June 4, 2001
By Mindy Hung
New York - Dehydroepiandosterone (DHEA) may serve as an effective treatment for women with androgen deficiency syndrome leading to sexual dysfunction, according to a study released at the 96th annual meeting of the American Urological Association in Anaheim, California.
Irwin Goldstein, MD, and colleagues from Boston University School of Medicine administered DHEA to 32 patients. After 6-12 months of receiving 50 mg of DHEA daily, all of the women reported improved scores both on the Female Sexual Function Index and the Sexual Distress Scale.
Use of the adrenal androgen steroid as therapy for sexual dysfunction remains controversial, however, because there is a lack of specific criteria for diagnosis of female androgen deficiency syndrome.
Until now, women with sexual dysfunction and a serum-free testosterone concentration in the lower third of the normal range have been considered for androgen replacement therapy. The syndrome is associated with loss of libido, low motivation, and fatigue, most often occurring in women who have undergone oophorectomy or are postmenopausal.
A lack of objective measures for gauging symptoms such as blunted motivation, however, as well as low assay sensitivity in the lower concentrations of androgen seen in women after iatrogenic menopause have hampered clinicians's abilities to reach consensus on the definition and classification of the syndrome.

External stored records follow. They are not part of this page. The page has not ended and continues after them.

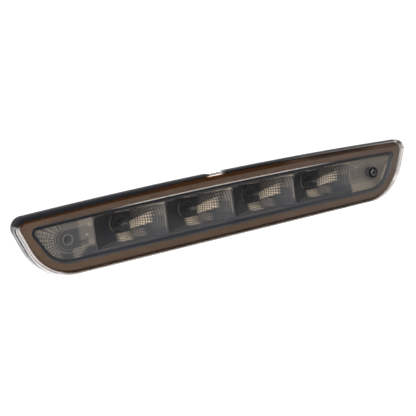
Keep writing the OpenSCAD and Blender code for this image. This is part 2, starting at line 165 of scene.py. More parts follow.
def mesh_piece(name, verts, faces, smooth_angle=35.0, attributes=None):
    """A mesh object from whole arrays, with doubled points merged and faces outward.

    An attribute of one number a point is a plain value, and one of four numbers is a colour.
    """
    mesh = bpy.data.meshes.new(name)
    mesh.from_pydata((np.asarray(verts) * MM).tolist(), [], np.asarray(faces).tolist())
    for key, values in (attributes or {}).items():
        colour = np.shape(values)[-1] == 4
        kind, field = ("FLOAT_COLOR", "color") if colour else ("FLOAT", "value")
        layer = mesh.attributes.new(key, kind, "POINT")
        layer.data.foreach_set(field, np.asarray(values, np.float32).ravel())
    work = bmesh.new()
    work.from_mesh(mesh)
    bmesh.ops.remove_doubles(work, verts=work.verts, dist=2e-7)
    bmesh.ops.dissolve_degenerate(work, dist=2e-8, edges=work.edges)
    bmesh.ops.recalc_face_normals(work, faces=work.faces)
    if work.calc_volume(signed=True) < 0:
        bmesh.ops.reverse_faces(work, faces=work.faces)
    work.to_mesh(mesh)
    work.free()
    mesh.polygons.foreach_set("use_smooth", np.ones(len(mesh.polygons), bool))
    mesh.set_sharp_from_angle(angle=math.radians(smooth_angle))
    obj = bpy.data.objects.new(name, mesh)
    bpy.context.scene.collection.objects.link(obj)
    return obj


def grid_faces(rows, cols, closed, start=0):
    """Quads of a rows by cols grid of points, which may be closed on itself both ways."""
    r = np.arange(rows if closed else rows - 1)
    c = np.arange(cols if closed else cols - 1)
    r, c = np.meshgrid(r, c, indexing="ij")
    r2, c2 = (r + 1) % rows, (c + 1) % cols
    quads = np.stack([r * cols + c, r * cols + c2, r2 * cols + c2, r2 * cols + c], -1)
    return quads.reshape(-1, 4) + start


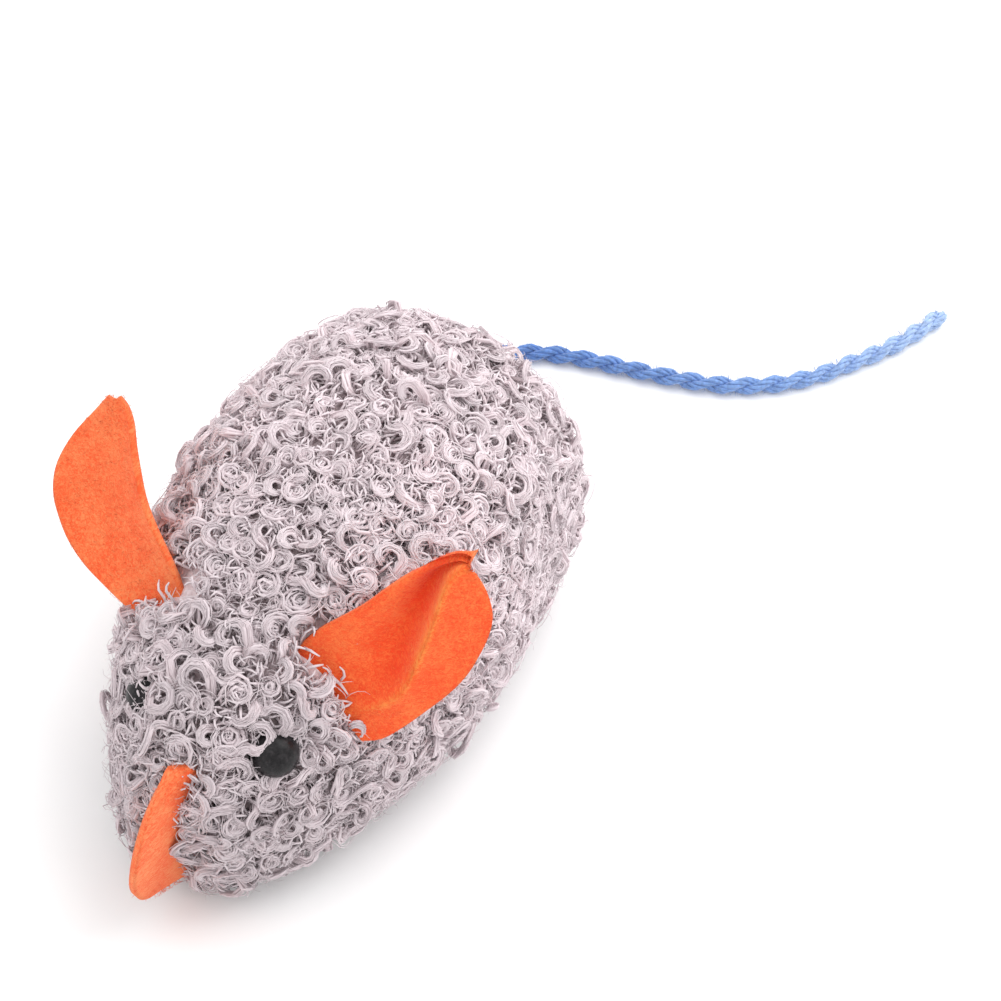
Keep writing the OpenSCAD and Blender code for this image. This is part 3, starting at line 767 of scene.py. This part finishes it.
# ---------- felt ears ----------
# Two petals cut from orange needle felt and caught by their roots in the plush. The left one was folded along
# a diagonal when it was sewn in; the ridge of its fold is painted paler as a highlight and the valley behind
# it darker as shade. The right one is only cupped. The rows run from the buried root to the tip.
felt_thickness = 0.0011
felt_hair_length = 0.0007
felt_hair_radius = 0.000028
felt_hair_spread = 0.0004
ear_hair_count = 1400
rim_face_area = 0.0000006
plane_turn = 0.2
left_rows = [
    # height, rear edge, crease, front edge
    (-0.0026, -0.0075, 0.0010, 0.0065), (0.0, -0.0092, 0.0026, 0.0081), (0.004, -0.0094, 0.0042, 0.0088),
    (0.008, -0.0088, 0.0042, 0.0091), (0.012, -0.0082, 0.0026, 0.0092), (0.016, -0.0079, 0.0007, 0.0087),
    (0.020, -0.0073, -0.0014, 0.0074), (0.0235, -0.0062, -0.0034, 0.0058), (0.0258, -0.0052, -0.0040, 0.0038),
    (0.0273, -0.0044, -0.0036, 0.0010), (0.0279, -0.0034, -0.0030, -0.0018),
]
right_rows = [
    (-0.0026, -0.0042, 0.0002, 0.0034), (0.0, -0.0044, 0.0006, 0.0052), (0.004, -0.0045, 0.0018, 0.0086),
    (0.008, -0.0043, 0.0035, 0.0118), (0.012, -0.0038, 0.0050, 0.0138), (0.016, -0.0030, 0.0058, 0.0145),
    (0.020, -0.0027, 0.0060, 0.0143), (0.024, -0.0022, 0.0052, 0.0125), (0.0275, -0.0020, 0.0033, 0.0088),
    (0.0300, -0.0012, 0.0014, 0.0042), (0.0313, -0.0004, 0.0005, 0.0014),
]


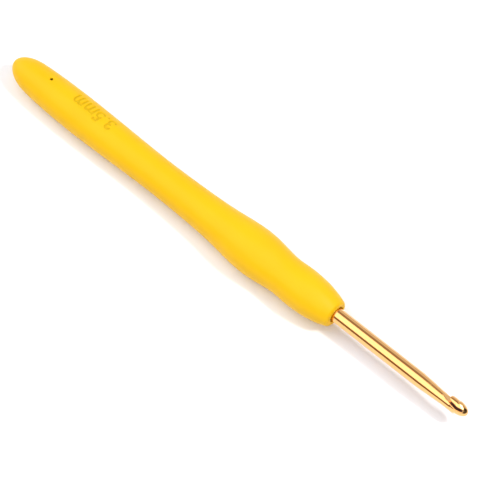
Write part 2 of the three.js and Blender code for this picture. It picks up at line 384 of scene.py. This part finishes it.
FINE_ROLL_STEP = 0.8  # degrees between the mesh's columns under the mark and the pin hole
FINE_ROLLS_BEFORE_PIN = 27
FINE_ROLLS_AFTER_PIN = 30
COARSE_ROLL_STEP = 4.2
PIN_RINGS = 9  # mesh rings from the pin hole's middle to where the grid is square again
REAR_ROW_STEP = 0.3  # millimetres between the mesh's rows behind the pin hole
MIDDLE_ROW_STEP = 0.4  # between pin hole and mark
MARK_ROW_STEP = 0.065
FRONT_ROW_STEP = 0.55
FACE_ROW_STEP = 0.4  # on the front face
BORE_ROW_STEP = 0.8
CAVITY_ROW_STEP = 1.6
SHOULDER_STEPS = 6
SHARP_ANGLE = 60  # degrees


def grip_rolls():
    """Angles of the mesh's columns in degrees, closer together near the mark."""
    low = PIN_ROLL - FINE_ROLLS_BEFORE_PIN * FINE_ROLL_STEP
    high = PIN_ROLL + FINE_ROLLS_AFTER_PIN * FINE_ROLL_STEP
    return graded([(low, high, FINE_ROLL_STEP), (high, low + 360, COARSE_ROLL_STEP)])[:-1]


def outer_outline():
    """Rows of the outer skin from the rear pole to the front face, as (x, radius) points."""
    pin_step = math.radians(FINE_ROLL_STEP) * body_radius(PIN_X)
    pin_half = PIN_RINGS * pin_step
    cap = ellipse_arc(
        REAR_CAP_LENGTH, REAR_CAP_LENGTH, REAR_CAP_RADIUS, math.pi, CAP_END_ANGLE, CAP_STEPS
    )
    body_xs = graded([
        (REAR_CAP_END_X, PIN_X - pin_half, REAR_ROW_STEP),
        (PIN_X - pin_half, PIN_X + pin_half, pin_step),
        (PIN_X + pin_half, MARK_START_X - MARK_LENGTH, MIDDLE_ROW_STEP),
        (MARK_START_X - MARK_LENGTH, MARK_START_X + MARK_STROKE, MARK_ROW_STEP),
        (MARK_START_X + MARK_STROKE, NOSE_START_X, FRONT_ROW_STEP),
    ])
    body = [(x, body_radius(x)) for x in body_xs[1:-1]]
    return cap + body + nose_outline()


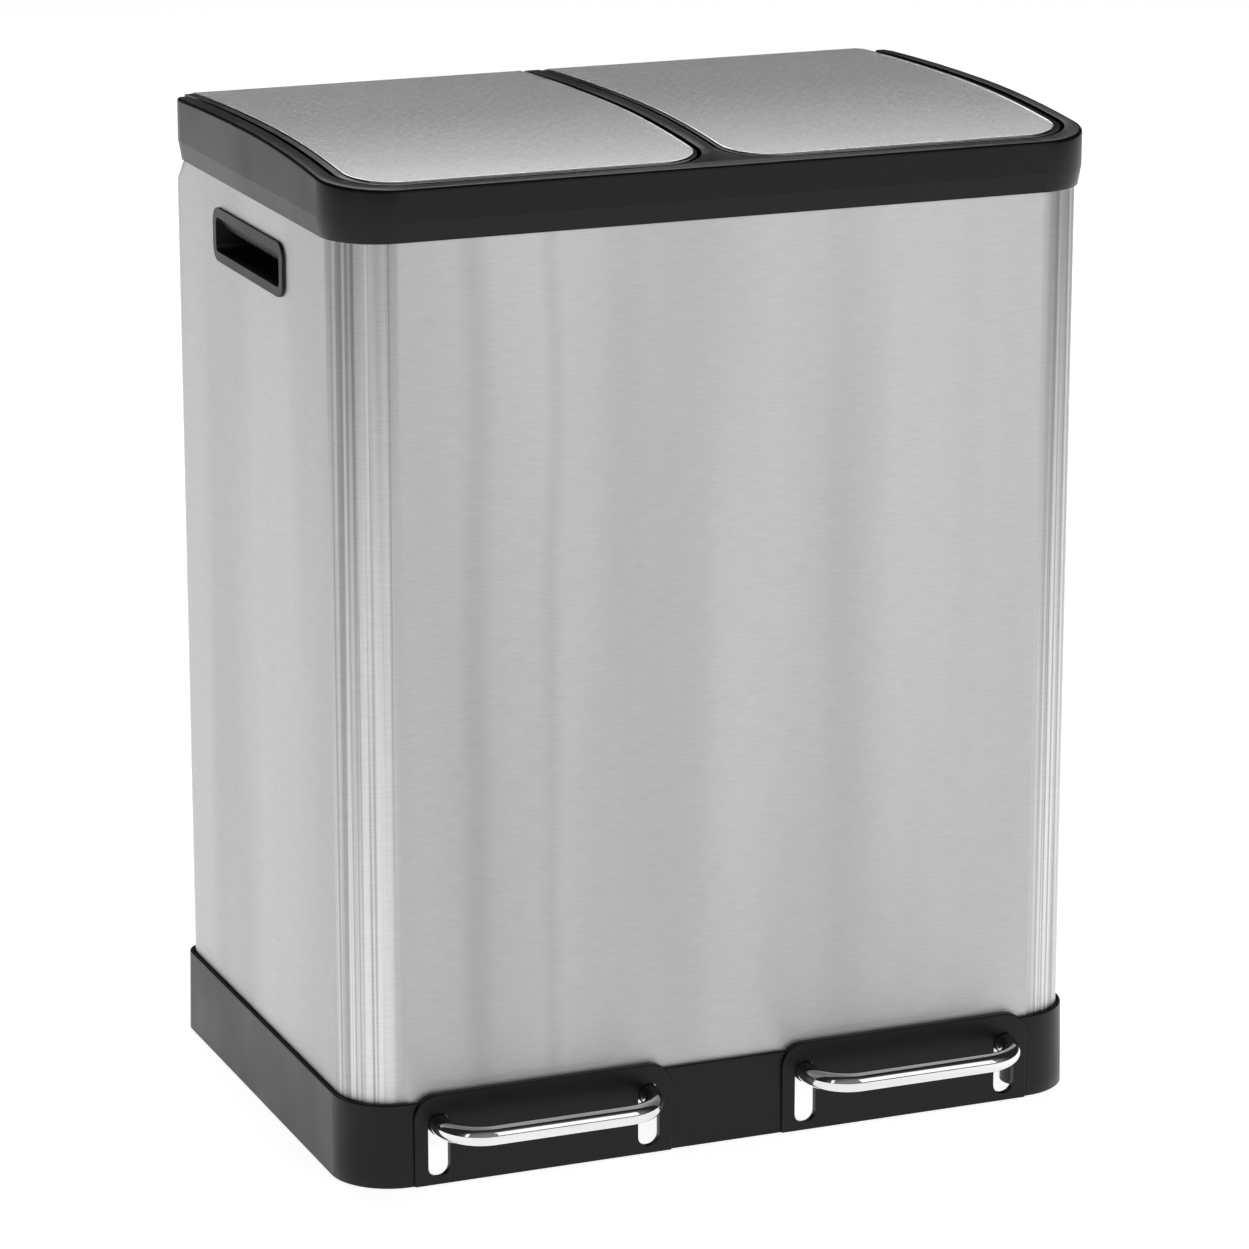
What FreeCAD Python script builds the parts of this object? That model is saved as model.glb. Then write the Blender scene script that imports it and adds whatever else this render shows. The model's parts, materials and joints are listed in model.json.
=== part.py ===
import FreeCAD, Part
import math
import os

# A free-standing double recycling bin: two inner buckets side by side in one
# steel body, each with its own lid, pedal, lever and push rod.
# Millimetres. X runs to the right, Y from front to back, Z up.
# Heights are measured from the lower edge of the base; place() lifts the whole
# model onto its feet and centres it on the origin.

V = FreeCAD.Vector

# ---------------------------------------------------------------- sizes
# body: the steel sheet round the front and sides, and the panel behind
body_width = 482.0
body_depth = 327.5
body_front = -157.0
body_top = 590.0                # upper edge of the sheet
body_sheet = 0.8
body_front_radius = 34.0
body_rear_radius = 15.5
body_top_radius = 34.0          # rear corners where the top frame grips them
corner_cut = 15.0               # height over which the rear corners close in
rear_return = 36.0              # sheet turned in behind the panel
panel_lap = 17.0                # how far the rear panel runs behind that return
panel_edge = 2.0                # the narrow top of the panel runs this far behind it
panel_step = 20.0               # height of the sloping shoulder of the panel

# base moulding
base_height = 53.0
base_overhang = 4.0             # base stands out from the body all round
base_front_radius = 38.0
base_rear_radius = 17.0
base_draft = 1.0                # each side, over the height
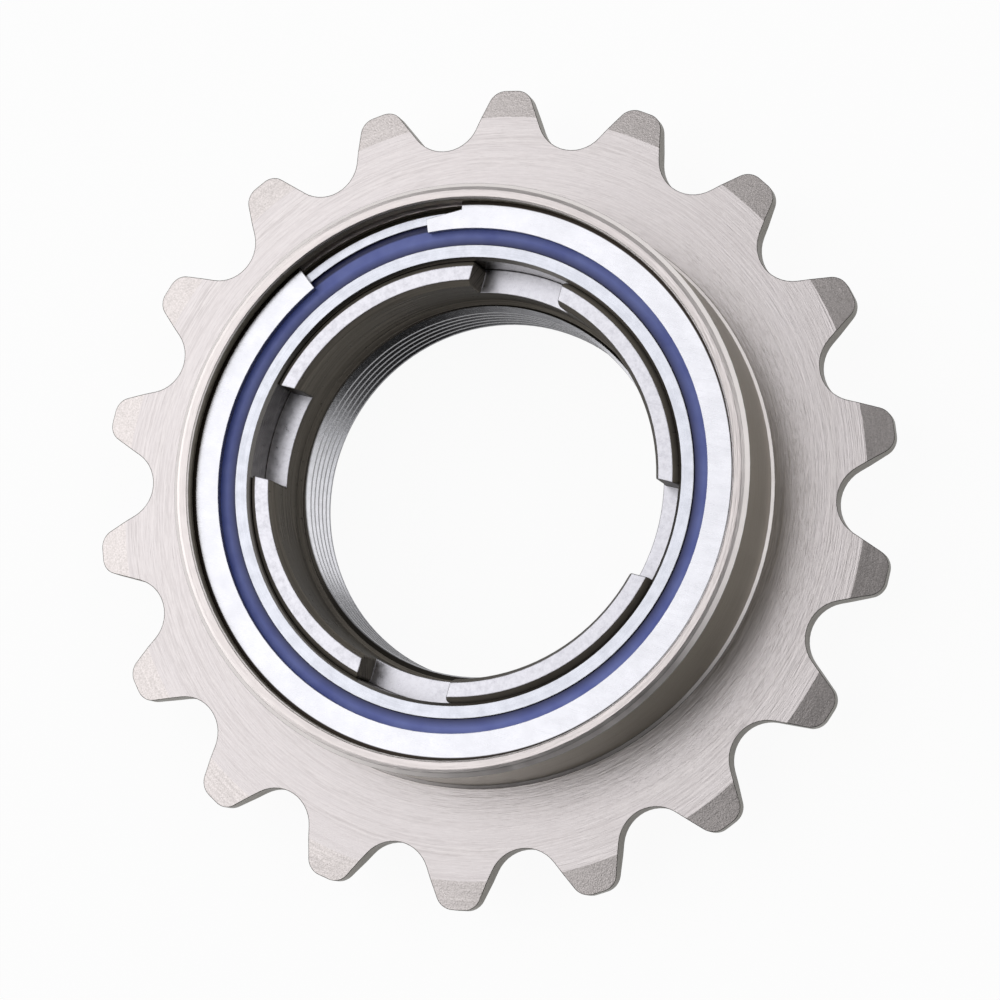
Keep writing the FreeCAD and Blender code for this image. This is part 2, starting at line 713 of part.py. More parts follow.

In an editorial that appeared on Medscape Women's Health, John Randolph, Jr, MD, from the University of Michigan in Ann Arbor, and Lorraine Dennerstein, AO, MBBS, PhD, of the University of Melbourne, Australia, state that little is known about the relationship of androgens to sexual function, which has led to uncertainty about what to measure.
Long-term risks of
androgen replacement therapy are not known. Dr. Goldstein and colleagues
note that more research is needed to determine whether women with sexual
dysfunction should receive this treatment.